Pero lo malo es eso: que los juristas andan hechos patentemente un lío, tanto sobre la extensión de la prisión provisional, la inhabilitación, los derechos de un preso a ocupar un escaño, los beneficios penitenciarios, el nombramiento de un fiscal general y tantas otras cosas; contradicciones que se resuelven con varapalos que llegan desde la justicia europea. Por eso, una reforma unilateral, no consensuada, del Código Penal y de otros ordenamientos, en estos momentos de tensión entre las cada día más claras dos Españas, contribuiría, un factor más, a partir la nación en dos mitades difícilmente conciliables.

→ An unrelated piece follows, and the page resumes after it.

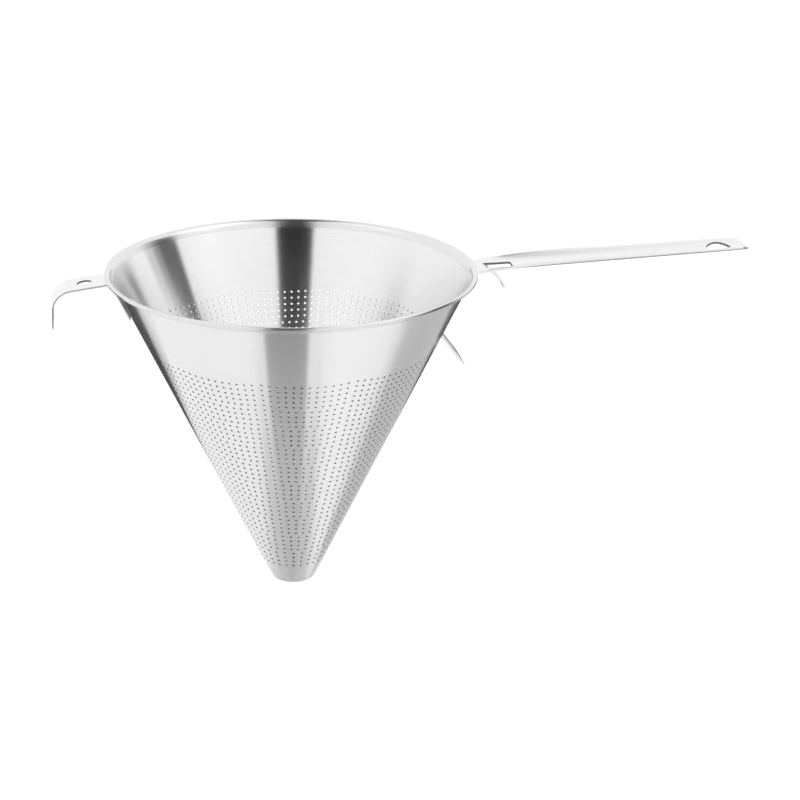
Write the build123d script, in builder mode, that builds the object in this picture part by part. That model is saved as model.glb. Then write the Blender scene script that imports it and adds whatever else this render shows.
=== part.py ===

Creo que es al Parlamento, al debate parlamentario en busca de soluciones alternativas y consensos, donde hay que llevar las reformas del futuro. Es en el Legislativo donde reside el arquitrabe de la democracia: ignorar al Parlamento, como se ha venido ignorando hasta ahora, es intolerable. Dividirlo aún más –la cosa va del baile de un escaño—a cuenta de una reforma fundamental, como puede ser la del Código Penal, traería consecuencias de futuro acaso gravísimas. Y mantenerse durante esos mil cuatrocientos días que Sánchez y sus aliados se quieren en el poder exige mucho más consenso de lo que estamos atisbando. Lo cual es también un aviso a la oposición, que habría de mostrarse más constructiva; a Sánchez no se le puede dejar solo, porque son otros, más que él y su propio partido, los que se beneficiarían de la situación.
Y si les beneficia a ellos, seguramente nos perjudica a los demás, a la inmensa mayoría.